The risk this year is that we will see shares move into a more speculative driven overvaluation phase. The benign global economic cycle, continued lowish interest rates and easy money along with the private capital driven M&A boom certainly suggest this is a high risk. Locally, the combination of superannuation inflows on the back of recent reforms, the investment of Future Fund assets along with M&A activity has the potential to turbo charge the share market. If so, investors should hang on to their hats as we could be in for another year where superannuation and diversified investment returns surprise on the upside, albeit with a decent correction along the way.

Concluding comments

Our base case is for superannuation returns to slow towards more normal levels this year.
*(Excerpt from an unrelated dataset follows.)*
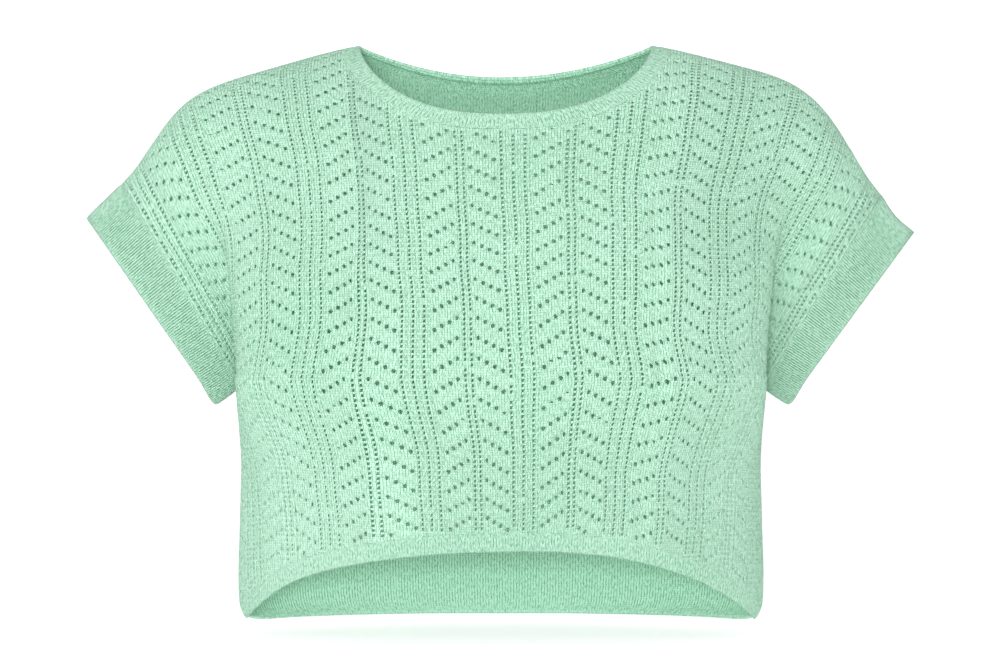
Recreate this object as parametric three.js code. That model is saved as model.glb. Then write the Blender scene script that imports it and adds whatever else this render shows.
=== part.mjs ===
// A short-sleeved crop top in machine-knitted lace, filled out as if worn and hollow inside.
//
// Frame: millimetres, +Z up, +X to the wearer's left, the chest faces -Y. The origin lies midway
// between the two neck points, at the height where the shoulders of the wearer carry the garment.
//
// The front and the back are each one piece of knitting with the sleeve grown on. They meet in the
// plane y = 0 along the shoulders, the undersides of the sleeves and the sides. Narrow ribbed bands
// finish the neck, the sleeves and the hem. Every piece is a real wall of cloth, open where the
// garment is open.

import * as THREE from 'three';

// ---- Driving dimensions -------------------------------------------------------------------------

const PANEL_WALL = 2.0;            // single lace knitting
const BAND_WALL = 2.6;             // double ribbing
const SEAM_GAP = 0.3;              // between two pieces that are joined

const BODY_LEVEL = 262;            // armpit, below the neck points
const HEM_LEVEL = 458;             // lower edge at the side seams
const CUFF_WALE = 300;             // knitted width from the centre line to the cuff seam

const NECKBAND_SIDE = 14.2;        // width of the neckband at the shoulders
const NECKBAND_DROP = 12.4;        // the same at the centre, seen from the front
const NECK_DROP = { front: 61.3, back: 22 };
const NECK_CURVE = {               // exponents of its outline as seen from the front
  front: { across: 2.4, down: 1.6 },
  back: { across: 2.0, down: 1.05 },
};

const HEM_ARCH = 60;               // how far the front hem rises at the centre
const HEM_ARCH_REACH = 201;        // where it starts to rise, from the centre
const HEM_SAG = { front: 0, back: 9 };
const HEM_CORNER = { from: 195, to: 207, rise: 4 };  // the side corners are rounded off
const HEM_BAND = { front: 14.5, back: 59 };

// Horizontal sections of the body, by level below the neck points. The depths are measured from the
// seam plane, squareness is the exponent of the outline.
const BODY = [
  { level: 0, halfWidth: 245, front: 108, back: 97, squareness: 2.1 },
  { level: 120, halfWidth: 234, front: 108, back: 100, squareness: 2.1 },
  { level: 205, halfWidth: 215, front: 113, back: 98, squareness: 2.1 },
  { level: 262, halfWidth: 208, front: 109, back: 95, squareness: 2.1 },
  { level: 320, halfWidth: 207, front: 100, back: 90, squareness: 2.0 },
  { level: 380, halfWidth: 208.5, front: 88, back: 82, squareness: 1.9 },
  { level: 425, halfWidth: 209.5, front: 79, back: 76, squareness: 1.85 },
  { level: 480, halfWidth: 205.5, front: 71, back: 71, squareness: 1.8 },
];

// The armhole, by course: 0 is the shoulder seam and 1 the armpit. Edge is where the body turns
// away, at that width and depth. There the cloth tucks in behind the body by so much, over so much
// of the depth, and turns back out into the sleeve. Fold is 0 where the shoulder runs on smoothly.
const ARMHOLE = [
  { course: 0.0, edge: 242, depth: 0, tuck: 0, over: 0, turn: 0, fold: 0 },
  { course: 0.1, edge: 241, depth: 13, tuck: 0, over: 0, turn: 0, fold: 0 },
  { course: 0.3, edge: 238, depth: 34, tuck: 0, over: 0, turn: 0, fold: 0 },
  { course: 0.5, edge: 231, depth: 46, tuck: 0, over: 1, turn: 1, fold: 0.08 },
  { course: 0.6, edge: 224, depth: 50, tuck: 1, over: 4, turn: 4, fold: 0.35 },
  { course: 0.7, edge: 217, depth: 51, tuck: 3, over: 9, turn: 8, fold: 0.7 },
  { course: 0.8, edge: 213, depth: 50, tuck: 6, over: 15, turn: 9, fold: 0.95 },
  { course: 0.9, edge: 209.5, depth: 47, tuck: 8, over: 23, turn: 8, fold: 1 },
  { course: 1.0, edge: 207, depth: 42, tuck: 10, over: 42, turn: 0, fold: 1 },
];
const TUCK_END = 345;              // level where the pinch below the armpit has run out
// Softening of each course above the armpit: it sets in over a part of the run to the sleeve.
const RELAX = { step: 4, passes: 6, fade: 0.12, from: 0.45, full: 0.6 };

// The two arms, one a little lower than the other. Opening: half width of the neck at the shoulder.
// Shoulder: from the neck on, its line slopes down evenly, and beyond the tip it droops. Seam and
// edge: top and bottom of the cuff seam and of the cuff's free edge, as distance from the centre and
// height.
const SLEEVES = [
  {
    name: 'right', side: -1, opening: 112, shoulder: { neck: 119, slope: 0.29, droop: 5.1e-5 },
    seam: [[303, -112], [209, -274]], edge: [[331, -139], [229, -285]],
  },
  {
    name: 'left', side: 1, opening: 119.5, shoulder: { neck: 127, slope: 0.265, droop: 8.7e-5 },
    seam: [[304, -121], [209, -274]], edge: [[330, -150], [231, -285]],
  },
];
const SHOULDER_TIP = 200;          // where the droop starts
const SHOULDER_EASE = 15;          // rounding at the neck point
const SLEEVE_DEPTH = 45;           // half depth of the sleeve at the cuff
const SLEEVE_CUP = { out: 4.2, down: 2.8 };  // the same edges draw back between top and bottom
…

But thanks to a relatively benign macro economic backdrop and strong investor inflows into risky assets including shares, the chance of another year of very strong returns is high.
Dr Shane Oliver
Head of Investment Strategy and Chief Economist
AMP Capital Investors
[1] There are numerous surveys of super fund returns. We have used the Mercer Investment Consulting survey returns because it has a long term history and uses consistent wholesale fees for all fund managers (as opposed to a mix of wholesale and retail fees). Returns after retail fees and super fund administration fees are a bit lower but do not change the broad conclusions of this note.

[2] See “Review of 2006 and Outlook for 2007”, Oliver’s Insights, December 2007.